FL 1718 limits access to Florida driver’s and professional licenses for certain people
- The law prohibits a county or municipality from providing funds to any person, entity, or organization for the purpose of issuing an identification card or other document to an individual who does not provide proof of lawful presence in the United States.
- Under the new law, driver licenses issued by another state “exclusively to undocumented immigrants unable to prove lawful presence in the United States when the licenses are issued” are invalid in Florida. Law enforcement officers or authorized representatives of the department must issue a citation to the driver for driving without a license. The department is required to maintain a list on its website of out-of-state classes of driver licenses that are invalid in Florida. There are currently 19 states that issue drivers licenses on this basis, and to the extent that FL 1718 violates the Full Faith and Credit clause of the U.S. constitution has yet to be determined.

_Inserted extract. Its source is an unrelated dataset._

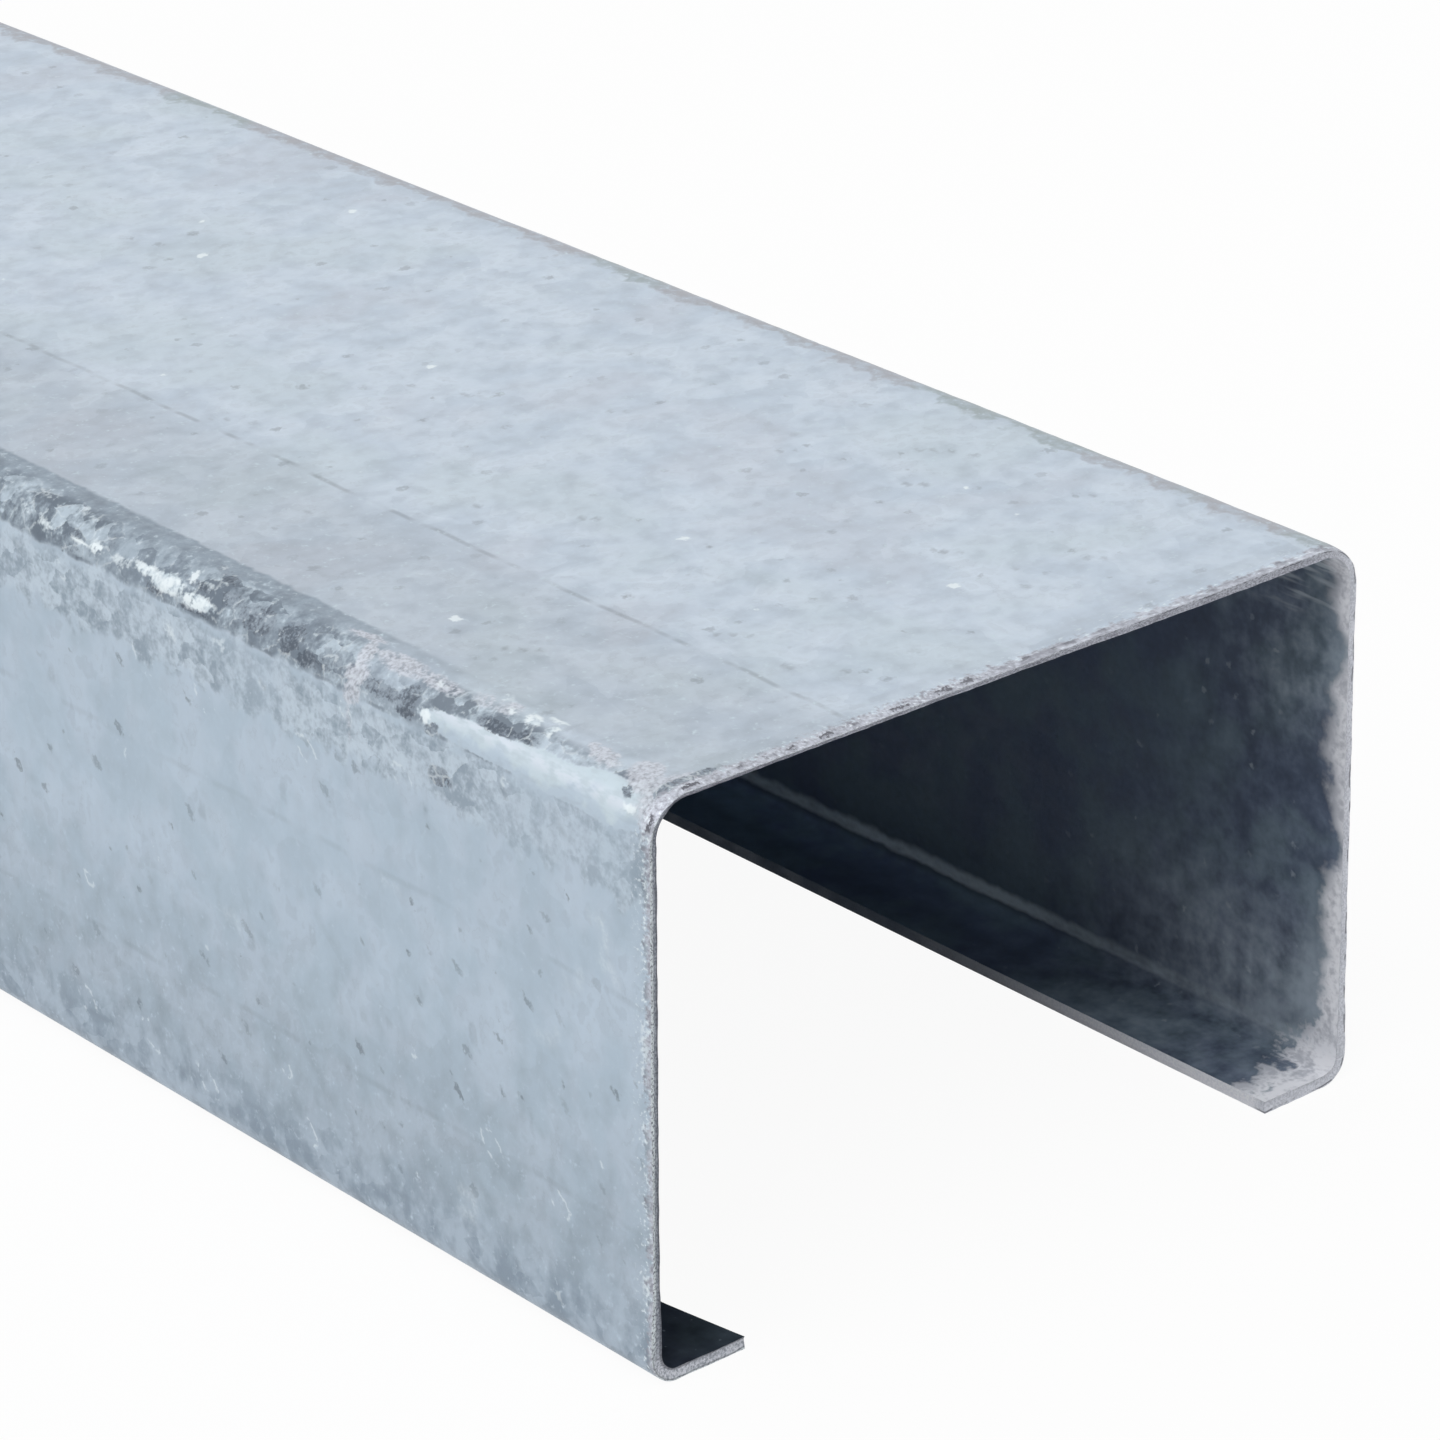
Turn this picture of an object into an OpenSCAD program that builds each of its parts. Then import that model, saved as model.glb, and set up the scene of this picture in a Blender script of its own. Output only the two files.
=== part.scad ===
// Cold-formed steel stud: one strip of galvanised sheet, rolled into a C
// with a wide web, two flanges and two short lips that turn back inwards.
//
// The stud lies with its open side down, on its two lips.
// X runs along the stud, Y across the web, and Z is up.
// The origin is on the floor, half way along the stud and half way across it.

/* [Stud] */
// Length of the stud, square cut at both ends
stud_length = 2438; // [300:1:6100]
// Width of the web, over the outside of the two flanges
web_width = 63.5; // [41:0.5:152]
// Depth of each flange, over the outside of the web and the lip
flange_depth = 41.3; // [31:0.1:76]
// Length of each lip, from the outside of its flange to its free edge
lip_length = 7.9; // [6:0.1:16]

/* [Sheet] */
// Thickness of the sheet, with its zinc
sheet_thickness = 0.92; // [0.4:0.01:1.5]
// Radius on the inside of the two bends beside the web
web_bend_radius = 2.4; // [0.5:0.1:3.5]
// Radius on the inside of the two tighter bends at the lips
lip_bend_radius = 1.3; // [0.5:0.1:3.5]

/* [Finish] */
// Colour of the zinc
zinc_colour = "lightsteelblue"; // [lightsteelblue, silver, lightgray]

/* [Hidden] */

// Facets in a full circle, for the preview of the bends
$fn = 64;

// Radii on the outside of the bends, which are also how far the centre of each
// bend lies inside the section's outline
web_bend = web_bend_radius + sheet_thickness;
lip_bend = lip_bend_radius + sheet_thickness;

// A quarter ring of sheet about the origin, in the quadrant where y and z are positive
module bend(inside_radius) {
    outside_radius = inside_radius + sheet_thickness;
    intersection() {
        difference() {
            circle(r = outside_radius);
            circle(r = inside_radius);
        }
        square(outside_radius);
    }
}

// Half of the web, from the middle of the stud out to its bend
module half_web() {
    translate([0, flange_depth - sheet_thickness])
        square([web_width / 2 - web_bend, sheet_thickness]);
}

// The straight part of a flange, between its two bends
module flange() {
    translate([web_width / 2 - sheet_thickness, lip_bend])
        square([sheet_thickness, flange_depth - web_bend - lip_bend]);
}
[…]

- On November 1, 2028, the new law will repeal a statutory provision that currently allows DACA recipients and other undocumented individuals to be admitted to the Florida Bar. The new law will not affect the validity of any license to practice law issued pursuant to that subsection before November 1, 2028.

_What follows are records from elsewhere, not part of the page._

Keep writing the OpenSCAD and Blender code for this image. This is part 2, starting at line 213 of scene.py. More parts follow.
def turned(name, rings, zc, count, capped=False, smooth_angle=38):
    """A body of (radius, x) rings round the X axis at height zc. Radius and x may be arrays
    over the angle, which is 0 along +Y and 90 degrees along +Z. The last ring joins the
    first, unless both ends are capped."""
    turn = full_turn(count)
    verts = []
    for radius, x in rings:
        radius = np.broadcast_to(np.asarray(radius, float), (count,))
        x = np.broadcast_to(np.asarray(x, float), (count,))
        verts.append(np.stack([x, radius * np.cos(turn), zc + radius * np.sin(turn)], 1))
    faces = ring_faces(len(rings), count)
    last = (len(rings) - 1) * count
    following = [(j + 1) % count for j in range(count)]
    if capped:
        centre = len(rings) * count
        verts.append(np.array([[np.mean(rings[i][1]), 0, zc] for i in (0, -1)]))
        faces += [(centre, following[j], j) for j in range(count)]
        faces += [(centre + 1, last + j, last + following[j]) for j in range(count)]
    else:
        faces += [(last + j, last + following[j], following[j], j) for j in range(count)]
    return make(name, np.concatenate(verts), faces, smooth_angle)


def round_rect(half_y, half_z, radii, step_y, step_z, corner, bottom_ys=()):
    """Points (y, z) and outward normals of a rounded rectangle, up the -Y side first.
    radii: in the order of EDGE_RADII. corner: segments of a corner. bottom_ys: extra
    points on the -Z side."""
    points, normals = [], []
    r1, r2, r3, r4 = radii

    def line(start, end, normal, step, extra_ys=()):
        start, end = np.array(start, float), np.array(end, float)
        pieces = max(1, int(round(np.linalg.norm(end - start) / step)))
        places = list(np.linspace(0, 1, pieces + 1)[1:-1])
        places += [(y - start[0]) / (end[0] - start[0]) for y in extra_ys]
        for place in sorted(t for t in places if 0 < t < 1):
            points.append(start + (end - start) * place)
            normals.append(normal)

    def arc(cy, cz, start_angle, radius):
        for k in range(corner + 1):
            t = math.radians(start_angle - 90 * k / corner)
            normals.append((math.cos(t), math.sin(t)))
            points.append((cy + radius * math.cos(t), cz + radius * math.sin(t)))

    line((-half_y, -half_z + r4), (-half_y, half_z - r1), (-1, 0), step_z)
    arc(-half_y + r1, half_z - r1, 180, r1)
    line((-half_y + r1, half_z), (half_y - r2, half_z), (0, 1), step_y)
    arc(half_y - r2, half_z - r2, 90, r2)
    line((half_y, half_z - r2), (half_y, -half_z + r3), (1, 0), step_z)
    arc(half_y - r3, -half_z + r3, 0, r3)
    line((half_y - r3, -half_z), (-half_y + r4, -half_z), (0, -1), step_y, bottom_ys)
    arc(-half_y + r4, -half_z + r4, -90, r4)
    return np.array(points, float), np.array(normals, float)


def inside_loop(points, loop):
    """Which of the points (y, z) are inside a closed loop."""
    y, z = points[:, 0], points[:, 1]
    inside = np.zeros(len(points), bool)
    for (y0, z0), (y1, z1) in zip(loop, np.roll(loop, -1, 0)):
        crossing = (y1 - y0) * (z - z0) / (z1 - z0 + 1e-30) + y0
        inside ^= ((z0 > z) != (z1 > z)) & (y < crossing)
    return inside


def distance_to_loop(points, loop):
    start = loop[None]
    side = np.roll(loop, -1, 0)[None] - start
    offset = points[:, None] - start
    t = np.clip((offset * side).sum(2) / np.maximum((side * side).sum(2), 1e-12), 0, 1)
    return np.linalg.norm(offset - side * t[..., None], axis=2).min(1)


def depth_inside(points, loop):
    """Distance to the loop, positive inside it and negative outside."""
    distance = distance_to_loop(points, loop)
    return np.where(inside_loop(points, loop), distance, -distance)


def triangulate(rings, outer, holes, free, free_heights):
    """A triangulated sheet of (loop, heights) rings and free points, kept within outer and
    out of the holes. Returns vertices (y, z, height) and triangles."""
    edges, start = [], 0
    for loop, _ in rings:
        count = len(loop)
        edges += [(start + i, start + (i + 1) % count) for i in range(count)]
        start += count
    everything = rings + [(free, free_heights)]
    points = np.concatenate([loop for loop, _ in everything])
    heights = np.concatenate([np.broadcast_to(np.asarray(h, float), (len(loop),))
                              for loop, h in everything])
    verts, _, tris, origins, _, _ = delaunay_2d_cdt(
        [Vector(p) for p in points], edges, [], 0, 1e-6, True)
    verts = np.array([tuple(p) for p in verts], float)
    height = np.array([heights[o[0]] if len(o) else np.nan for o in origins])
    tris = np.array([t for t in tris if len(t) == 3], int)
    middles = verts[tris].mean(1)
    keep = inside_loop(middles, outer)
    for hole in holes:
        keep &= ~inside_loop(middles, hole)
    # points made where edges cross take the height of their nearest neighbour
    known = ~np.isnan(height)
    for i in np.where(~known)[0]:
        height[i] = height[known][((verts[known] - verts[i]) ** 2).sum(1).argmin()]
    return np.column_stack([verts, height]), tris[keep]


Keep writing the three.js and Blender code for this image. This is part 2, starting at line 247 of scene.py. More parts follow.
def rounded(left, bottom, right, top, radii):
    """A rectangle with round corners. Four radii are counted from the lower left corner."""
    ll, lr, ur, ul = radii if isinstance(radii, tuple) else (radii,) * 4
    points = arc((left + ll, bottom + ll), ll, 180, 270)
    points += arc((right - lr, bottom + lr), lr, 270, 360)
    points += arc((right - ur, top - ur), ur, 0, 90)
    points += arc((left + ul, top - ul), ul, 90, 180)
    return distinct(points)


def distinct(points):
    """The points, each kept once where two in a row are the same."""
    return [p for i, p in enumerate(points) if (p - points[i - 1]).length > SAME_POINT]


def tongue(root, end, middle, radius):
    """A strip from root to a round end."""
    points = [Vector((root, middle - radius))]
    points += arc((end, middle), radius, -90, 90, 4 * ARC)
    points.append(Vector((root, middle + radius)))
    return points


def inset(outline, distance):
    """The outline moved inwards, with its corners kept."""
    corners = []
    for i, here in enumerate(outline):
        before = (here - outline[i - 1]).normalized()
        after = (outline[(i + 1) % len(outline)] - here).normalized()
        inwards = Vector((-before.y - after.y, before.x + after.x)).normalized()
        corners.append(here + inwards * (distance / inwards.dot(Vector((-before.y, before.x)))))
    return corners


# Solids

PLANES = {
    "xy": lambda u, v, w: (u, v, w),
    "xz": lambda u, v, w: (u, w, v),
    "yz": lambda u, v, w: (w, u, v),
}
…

FL 1718 mandates hospitals that accept Medicaid to collect immigration status information from patients
- FL 1718 requires any hospital that accepts Medicaid to include a question on its admission or registration forms inquiring about whether the patient is a United States citizen, is lawfully present in the United States, or is not lawfully present in the United States. The inquiry must be followed by a statement that the response will not affect patient care or result in a report of the patient’s immigration status to immigration authorities.
- The law also requires hospitals to submit quarterly reports to the Florida Agency for Health Care Administration within 30 days after the end of each calendar quarter which reports the number of hospital admissions or emergency department visits within the previous quarter which were made by a patient who indicated that he or she was a citizen of the United States or lawfully present in the United States, was not lawfully present in the United States, or declined to answer.

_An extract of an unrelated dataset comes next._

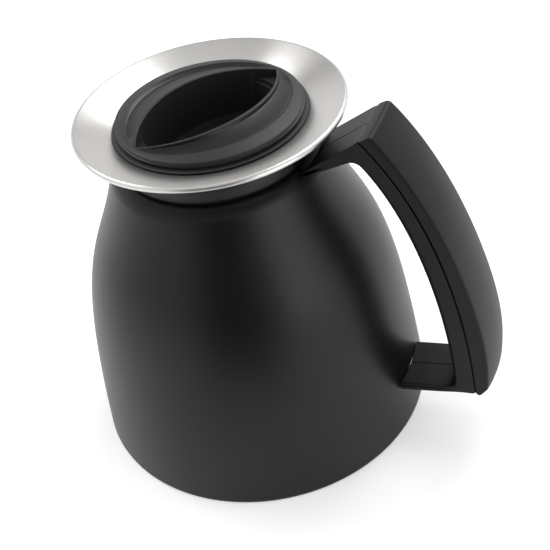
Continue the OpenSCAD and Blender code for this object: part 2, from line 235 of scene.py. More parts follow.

- The measure also requires the Florida Agency for Health Care Administration to submit a report by March 1 of each year to the Governor, President of the Senate, and the Speaker of the House of Representatives which includes the total number of hospital admissions and emergency department visits for the previous calendar year for which the patient or patient’s representative reported that the patient was a citizen of the United States or lawfully present in the United States, was not lawfully present in the United States, or declined to answer.
 Under the Full Faith and Credit clause, found at Article IV, Section 1 of the U.S. Constitution, courts must recognize – with very few exceptions – laws of other states to prevent conflicts among states.